Arepo @ 2024-04-23T23:02 (+7)

I hadn't seen this until now. I still hope you'll do a follow up on the most recent round, since as I've said (repeatedly) elsewhere, I think you guys are the gold standard in the EA movement about how to do this well :)

One not necessarily very helpful thought:

Our work trial was overly intense and stressful, and unrepresentative of working at GWWC.

is a noble goal, but somewhat in tension with this goal:

In retrospect, we could have ensured this was done on a time-limited basis, or provided a more reasonable estimate.

It's really hard to make a strictly timed test, especially a sub-one-day one unstressful/intense.

This isn't to say you shouldn't do the latter, just to recognise that there's a natural tradeoff between two imperatives here. 

Another problem with timing is that you don't get to equalise across all axes, so you can trade one bias for another. For example, you're going to bias towards people who have access to an extra monitor or two at the time of taking the test, whose internet is faster or who are just in a less distracting location.

I don't know that that's really a solvable problem, and if not, the timed test seems probably the least of all evils, but again it seems like a tradeoff worth being aware of.

The dream is maybe some kind of self-contained challenge where you ask them to showcase some relevant way of thinking in a way in time isn't super important, but I can't think of any good version of that.

Joseph Lemien @ 2023-09-13T13:34 (+6)

This looks great! Thanks for sharing the process that your team used. I really like reading about how different orgs design and use hiring systems. I also want to say that I strongly approve of grading responses rather than candidates, and of anonymizing the information for the graders.

A clarification question: applicants didn't speak to anyone (or have any type of interview/conversation) until the work trail stage?

Michael Townsend @ 2023-09-13T23:19 (+2)

We did correspond via email, but yes that's right - we didn't have a video call with any candidates until the work trial.

I think there's a case to have had a call before then, as suggested by one of the candidates that gave us feedback:

One helpful suggestion they offered us was running a Q&A session with each candidate just before the work trial. This could have been an opportunity to more casually meet with them, and discuss any concerns they might have about the work trial.

The reason it's non-obvious to me whether that would have been worthwhile is that it would have lengthened the process (in our case, due to the timing of leave commitments, the delay would have been considerable).

Joseph Lemien @ 2023-09-13T13:30 (+4)

Feel free to ignore this if you think it is prying a bit too much.

I'm hoping that you had clearly defined criteria for each of these different methods (for each of the questions on the application form, for the work tests and trials, and for the interview questions), rather than just using a general/gestalt "how much do I like this" evaluation. Would you be able to share a bit about what criteria you used and how they were chosen?

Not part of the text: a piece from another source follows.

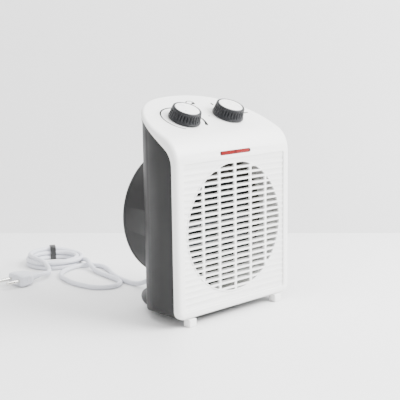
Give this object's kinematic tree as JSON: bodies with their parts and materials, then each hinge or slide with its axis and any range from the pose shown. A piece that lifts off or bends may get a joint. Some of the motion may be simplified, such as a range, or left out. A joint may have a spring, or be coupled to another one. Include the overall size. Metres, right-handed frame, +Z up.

Michael Townsend @ 2023-09-13T23:30 (+4)

We did! 

Our team put a lot of thought into the job description which highlights the essential and desirable skills we were looking for. Each test was written with these criteria in mind, and we also used them to help reviewers score responses.[1] This helped reviewers provide scores more consistently and purposefully. Just to avoid overstating things though, I'd add that we weren't just trying to legalistically make sure every question had a neat correspondence to previously written criteria, but instead were thinking "is this representative of the type of work the role involves?" 

  1. ^

    This is probably a bit more in the weeds than necessary, but though the initial application questions were written with clear reference to essential/desirable skills in the job description, I didn't convert that into a clear grading rubric for reviewers to use. This was just an oversight.